# Hi I'm a newbie!



## WelshYorkieLover (Nov 17, 2011)

Hello! I'm new to this forum and I'm new to fancy mice also. My name is Chrissy and I live in Swansea with my fiance Owain, our two cats Seamus and Tyler, our Yorkie Millie and our rescue Syrian hamster Kiki. We're also taking in three rescue rats tomorrow Louie, Chico and Riley.

I've been talking to a fancy mice breeder and I have been given pick of the litter. They were born on 12th November so obviously they're not here with us yet but we've decided to take all of the females. Which turns out to be 2 so far. We've chosen Lola and Lulu for the names.

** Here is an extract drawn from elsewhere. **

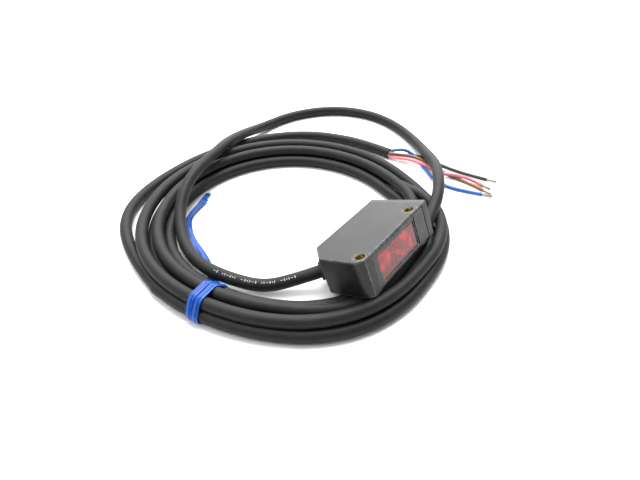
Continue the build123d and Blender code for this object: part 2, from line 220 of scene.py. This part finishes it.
def window_material():
    """Smoked red acrylic: partly seen through, with a hazy sheen and fine dust."""
    n = Nodes("window_red")
    colour = n.steps(n.noise(5.0, 3.0), [(0.3, (0.26, 0.018, 0.025)), (0.7, (0.36, 0.05, 0.055))])
    specks = n.steps(n.noise(0.3, 6.0, 0.75), [(0.60, 0.0), (0.74, 0.28)])
    colour = n.mix(specks, colour, (0.62, 0.34, 0.35))
    n.link(colour, n.bsdf.inputs["Base Color"])
    n.link(n.steps(n.noise(1.5, 4.0), [(0.3, 0.04), (0.7, 0.12)]), n.bsdf.inputs["Roughness"])
    n.link(n.bump(n.noise(2.5, 2.0), 0.008), n.bsdf.inputs["Normal"])
    n.bsdf.inputs["Transmission Weight"].default_value = 0.68
    n.bsdf.inputs["IOR"].default_value = 1.49
    return n.mat


def lens_material():
    """Clear lens plate with painted glints: patches of red emission stand in for lamp reflections in its lens domes.
    """
    n = Nodes("lens_clear")
    # Painted glints: the plate glows in red patches that stand in for reflections; it is no lamp.
    painted_glints = n.steps(n.noise(3.2, 1.5, 0.4), [(0.55, (0.06, 0.003, 0.003)), (0.60, (1.0, 0.05, 0.04))])
    n.link(painted_glints, n.bsdf.inputs["Emission Color"])
    n.bsdf.inputs["Emission Strength"].default_value = 3.4
    n.link(n.steps(n.noise(4.0), [(0.3, (0.60, 0.12, 0.12)), (0.7, (0.75, 0.22, 0.2))]), n.bsdf.inputs["Base Color"])
    n.link(n.steps(n.noise(1.0), [(0.3, 0.05), (0.7, 0.12)]), n.bsdf.inputs["Roughness"])
    n.bsdf.inputs["Transmission Weight"].default_value = 0.3
    n.bsdf.inputs["IOR"].default_value = 1.58
    return n.mat


MATERIALS["window_red"] = window_material()
MATERIALS["lens_clear"] = lens_material()


# ------------------------------------------------------------ mesh helpers
def mesh_piece(name, verts, faces, material, smooth=True):
    """A mesh object from points and faces, in metres, riding on the sensor's body."""
    mesh = bpy.data.meshes.new(name)
    mesh.from_pydata([tuple(v) for v in verts], [], faces)
    mesh.validate()
    made = bpy.data.objects.new(name, mesh)
    bpy.context.scene.collection.objects.link(made)
    bm = bmesh.new()
    bm.from_mesh(mesh)
    bmesh.ops.recalc_face_normals(bm, faces=bm.faces)
    for face in bm.faces:
        face.smooth = smooth
    bm.to_mesh(mesh)
    bm.free()
    mesh.materials.append(MATERIALS[material])
    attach(made, BODY)
    return made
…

I will post pictures in a separate thread!


----------



## SarahC (Oct 3, 2008)

Hello and welcome,look forward to your pictures.


----------



## AnnB (Jan 14, 2011)

Hi and welcome.


----------



## Kingnoel (Apr 23, 2011)

Welcome


----------



## mousery_girl (Nov 13, 2011)

hello

mice 

goodbye


----------



## Frizzle (Oct 6, 2011)

Hellow, and welcome to the forum! That sounds like a fair amount of animals you got there, very cool. I'm also getting three rats this week from a friend who had a whoops litter, as well as a breeding trio of ASFs today. Do you know what color your mice are going to be?


----------